One-year change in anterior cingulate cortex white matter microstructure: relationship with late-life depression outcomes
- PMID: 20808126
- PMCID: PMC3000437
- DOI: 10.1097/JGP.0b013e3181e70cec
One-year change in anterior cingulate cortex white matter microstructure: relationship with late-life depression outcomes
Abstract
Objective: differences in white matter structure measured with diffusion tensor imaging (DTI) are associated with late-life depression, but results examining how these differences relate to antidepressant remission are mixed. To better describe these relationships, the authors examined how 1-year change in DTI measures are related to 1-year course of depression.
Design: one-year cross-sectional follow-up to a 12-week clinical trial of sertraline.
Setting: outpatients at an academic medical center.
Participants: twenty-nine depressed and 20 never-depressed elderly subjects. Over the 1-year period, 16 depressed subjects achieved and maintained remission, whereas 13 did not.
Measurements: one-year change in fractional anisotropy (FA) and diffusivity in frontal white matter, as measured by DTI.
Results: contrary to our hypotheses, depressed subjects who did not remit over the study interval exhibited significantly less change in anterior cingulate cortex (ACC) white matter FA than did never-depressed or depressed-remitted subjects. There were no group differences in other frontal or central white matter regions. Moreover, there was a significant positive relationship between change in Montgomery-Asberg Depression Rating Scale (MADRS) and change in ACC FA, wherein greater interval decline in FA was associated with greater interval decline in MADRS.

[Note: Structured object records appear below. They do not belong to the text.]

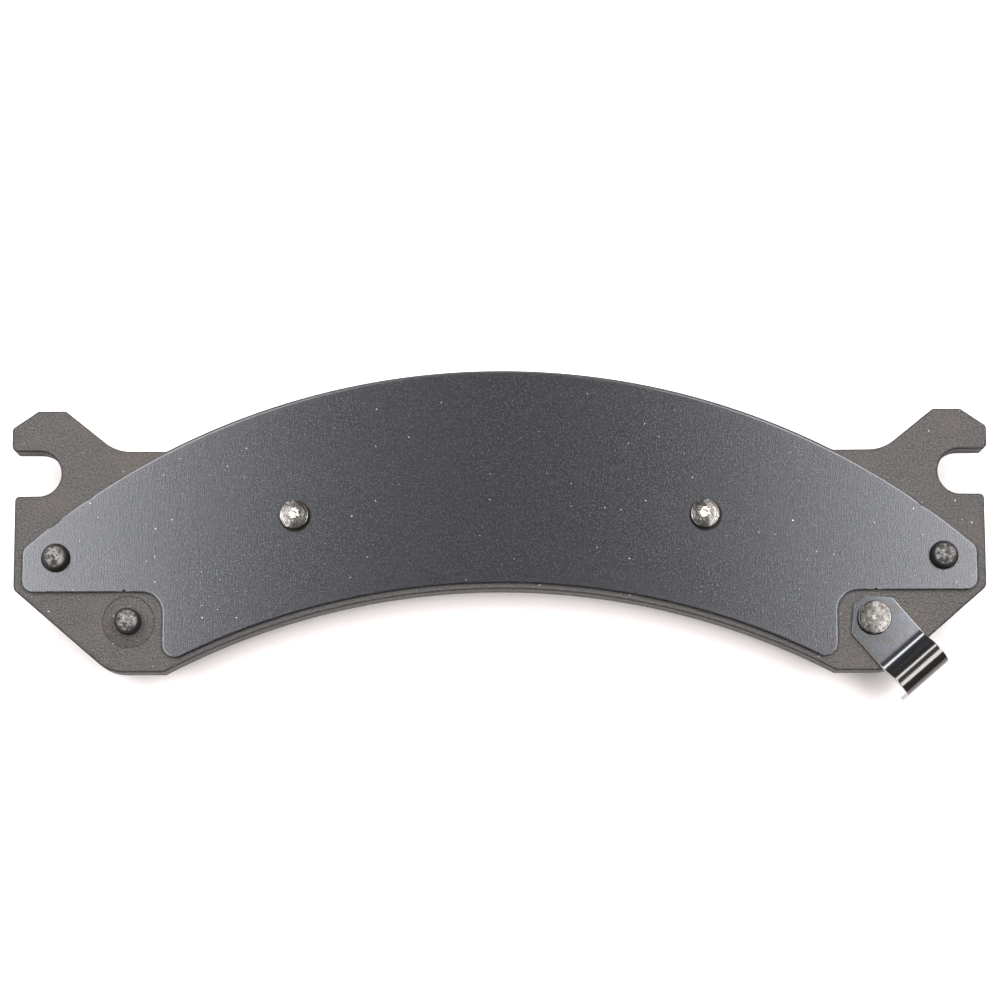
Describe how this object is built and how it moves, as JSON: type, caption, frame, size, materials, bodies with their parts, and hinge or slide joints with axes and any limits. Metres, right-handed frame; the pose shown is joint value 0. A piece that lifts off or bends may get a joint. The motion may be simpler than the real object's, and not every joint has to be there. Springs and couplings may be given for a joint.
{
  "type": "disc brake pad",
  "caption": "Arched disc brake pad: slotted steel backing plate, moulded friction lining, riveted noise shim and a sprung wear indicator.",
  "frame": {"origin": "on the wear face, on the symmetry line, level with the middle of the two ear slots", "axes": "+X along the pad's length, +Y away from the wheel's centre, +Z from the disc towards the piston"},
  "size_m": [0.204, 0.0692, 0.0215],
  "materials": {
    "powder_coated_steel": "fine-textured grey powder coat, slightly glossy",
    "bonding_adhesive": "cured phenolic adhesive film",
    "underlayer_compound": "dense moulded fibre and resin, fine grained",
    "friction_compound": "ground semi-metallic lining with visible metal and mineral grains",
    "shim_adhesive_film": "pressure-sensitive adhesive",
    "shim_rubber_inner": "thin smooth rubber coat",
    "shim_steel": "cold-rolled steel sheet with sheared edges",
    "shim_rubber_coat": "blue-grey satin rubber coat with a fine roller grain",
    "rivet_steel": "bright steel, orbitally formed head with swirl marks",
    "blued_spring_steel": "polished spring steel, oil-blued"
  },
  "bodies": {
    "pad": {"backing_plate": "powder_coated_steel", "bonding_film": "bonding_adhesive", "underlayer": "underlayer_compound", "friction_block": "friction_compound", "shim_adhesive": "shim_adhesive_film", "shim_inner_rubber": "shim_rubber_inner", "shim_steel_core": "shim_steel", "shim_outer_rubber": "shim_rubber_coat", "shim_rivet_left": "rivet_steel", "shim_rivet_right": "rivet_steel", "indicator_rivet": "rivet_steel"},
    "indicator_tongue": {"wear_indicator": "blued_spring_steel"}
  },
  "joints": [
    {"name": "indicator_flex", "type": "hinge", "parent": "pad", "child": "indicator_tongue", "pos_m": [0.0828, -0.03698, 0.01795], "axis": [-0.7604, -0.6494, 0], "range_deg": [0, 4], "stiffness_Nm_per_rad": 8, "deforming": ["wear_indicator"]}
  ]
}
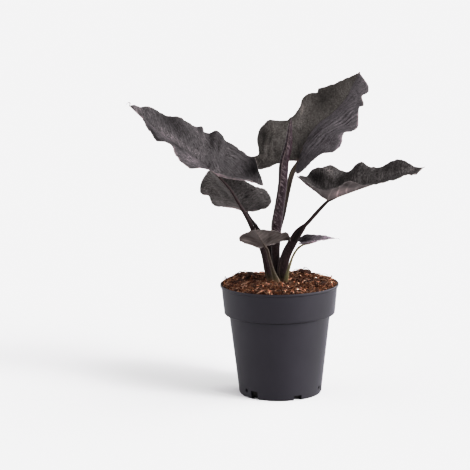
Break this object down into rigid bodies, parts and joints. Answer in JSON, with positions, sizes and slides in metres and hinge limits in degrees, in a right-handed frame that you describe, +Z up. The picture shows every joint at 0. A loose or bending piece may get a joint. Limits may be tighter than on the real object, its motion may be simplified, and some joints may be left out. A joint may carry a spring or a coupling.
{
  "type": "potted velvet-leaved alocasia",
  "caption": "Young alocasia with dark velvety arrow-shaped leaves on slender stalks and a rolled new leaf, in a filled plastic nursery pot with a collar, feet and drain notches.",
  "frame": {"origin": "middle of the pot's underside, where the pot stands", "axes": "+Z up the pot's axis, +X to the right seen from the front, +Y to the rear"},
  "size_m": [0.2934, 0.1401, 0.3208],
  "materials": {
    "pot_plastic": "satin moulded polypropylene",
    "mix": "loose coir and bark",
    "blade": "velvety",
    "stalk": "smooth, satin",
    "rolled_leaf": "smooth, mottled",
    "bark": "rough",
    "perlite": "rough, porous"
  },
  "bodies": {
    "root": {"nursery_pot": "pot_plastic", "potting_mix": "mix", "petiole_left": "stalk", "petiole_upper": "stalk", "petiole_right": "stalk", "petiole_rear": "stalk", "petiole_front_small": "stalk", "petiole_right_small": "stalk", "petiole_new_leaf": "stalk", "blade_left": "blade", "blade_upper": "blade", "blade_right": "blade", "blade_rear": "blade", "blade_front_small": "blade", "blade_right_small": "blade", "rolled_new_leaf": "rolled_leaf", "bark_chip_1": "bark", "bark_chip_2": "bark", "bark_chip_3": "bark", "bark_chip_4": "bark", "bark_chip_5": "bark", "bark_chip_6": "bark", "bark_chip_7": "bark", "bark_chip_8": "bark", "perlite_grain_1": "perlite", "perlite_grain_2": "perlite", "perlite_grain_3": "perlite", "perlite_grain_4": "perlite", "perlite_grain_5": "perlite", "perlite_grain_6": "perlite", "perlite_grain_7": "perlite", "perlite_grain_8": "perlite"}
  },
  "joints": []
}
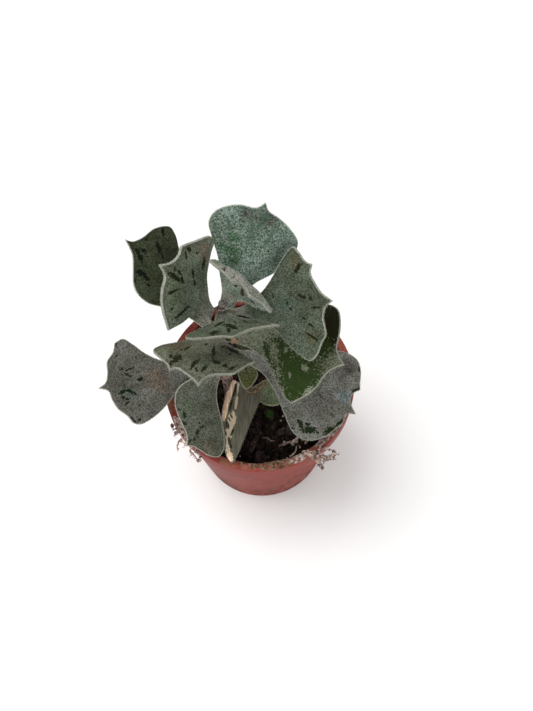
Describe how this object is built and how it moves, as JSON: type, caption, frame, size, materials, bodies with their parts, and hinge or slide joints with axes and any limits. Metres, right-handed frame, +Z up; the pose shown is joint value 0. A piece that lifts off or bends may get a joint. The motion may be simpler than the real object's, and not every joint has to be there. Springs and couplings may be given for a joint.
{
  "type": "potted succulent plant",
  "caption": "Small round nursery pot holding a succulent with felted, wedge-shaped, toothed leaves on a short upright woody stem.",
  "frame": {"origin": "centre of the pot's flat underside", "axes": "+Z up along the pot's axis, -Y towards the side that the picture is taken from, +X to the right as seen from there"},
  "size_m": [0.0721, 0.055, 0.1131],
  "materials": {
    "pot": "satin",
    "soil": "matte",
    "stem": "matte",
    "leaf_grey_green": "matte",
    "leaf_blue_green": "matte",
    "leaf_deep_green": "matte",
    "leaf_grey_brown": "matte",
    "leaf_olive": "matte",
    "leaf_dry": "matte",
    "roots": "matte",
    "crust": "matte"
  },
  "bodies": {
    "root": {"pot": "pot", "soil": "soil", "stem": "stem", "leaf_tip_rear": "leaf_grey_green", "leaf_tip_front": "leaf_grey_green", "leaf_left_upper": "leaf_grey_green", "leaf_right_upper": "leaf_grey_green", "leaf_rear": "leaf_blue_green", "leaf_front": "leaf_grey_green", "leaf_left_rear": "leaf_deep_green", "leaf_right_middle": "leaf_deep_green", "leaf_right_lower": "leaf_grey_brown", "leaf_left_lower": "leaf_grey_brown", "leaf_front_left": "leaf_grey_brown", "leaf_dry": "leaf_dry", "shoot_leaf_upper": "leaf_olive", "shoot_leaf_lower": "leaf_olive", "seedling_leaf": "leaf_deep_green", "roots_right": "roots", "roots_left": "roots", "crust_front": "crust", "crust_right": "crust"}
  },
  "joints": []
}
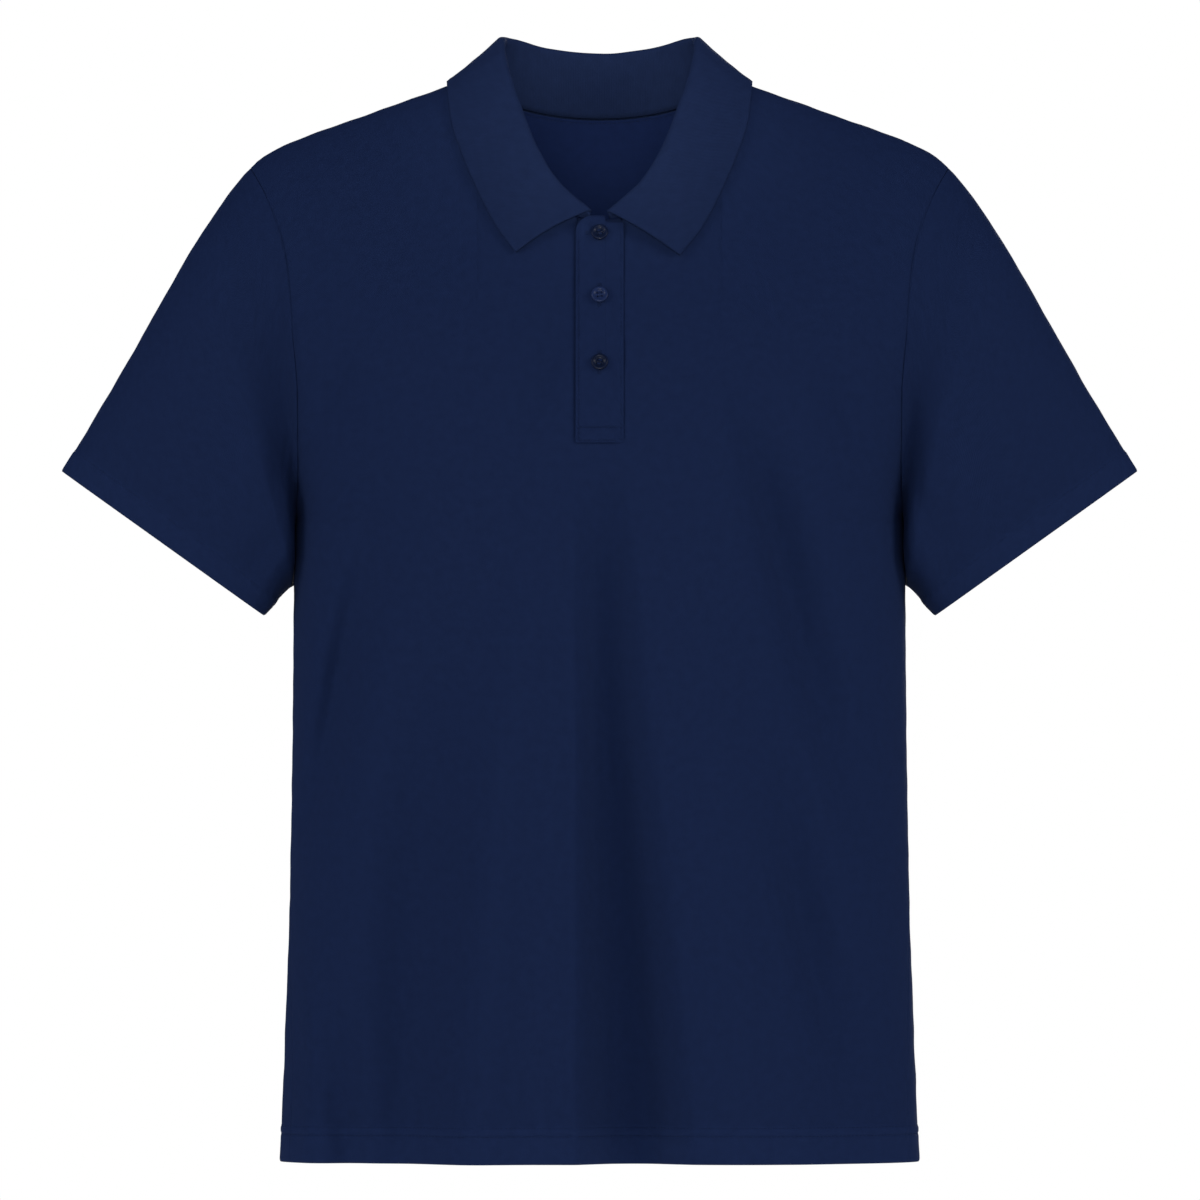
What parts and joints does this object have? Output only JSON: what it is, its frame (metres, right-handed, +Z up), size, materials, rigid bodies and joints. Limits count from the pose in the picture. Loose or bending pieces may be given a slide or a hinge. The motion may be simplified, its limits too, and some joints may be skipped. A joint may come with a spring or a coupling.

Conclusion: older depressed individuals who remit exhibit white matter changes comparable with what is observed in never-depressed individuals, whereas nonremitters exhibit significantly less change in ACC FA. Such a finding may be related to either antidepressant effects on brain structure or the effects of chronic stress on brain structure. Further work is needed to better understand this relationship.
2011 American Association for Geriatric Psychiatry.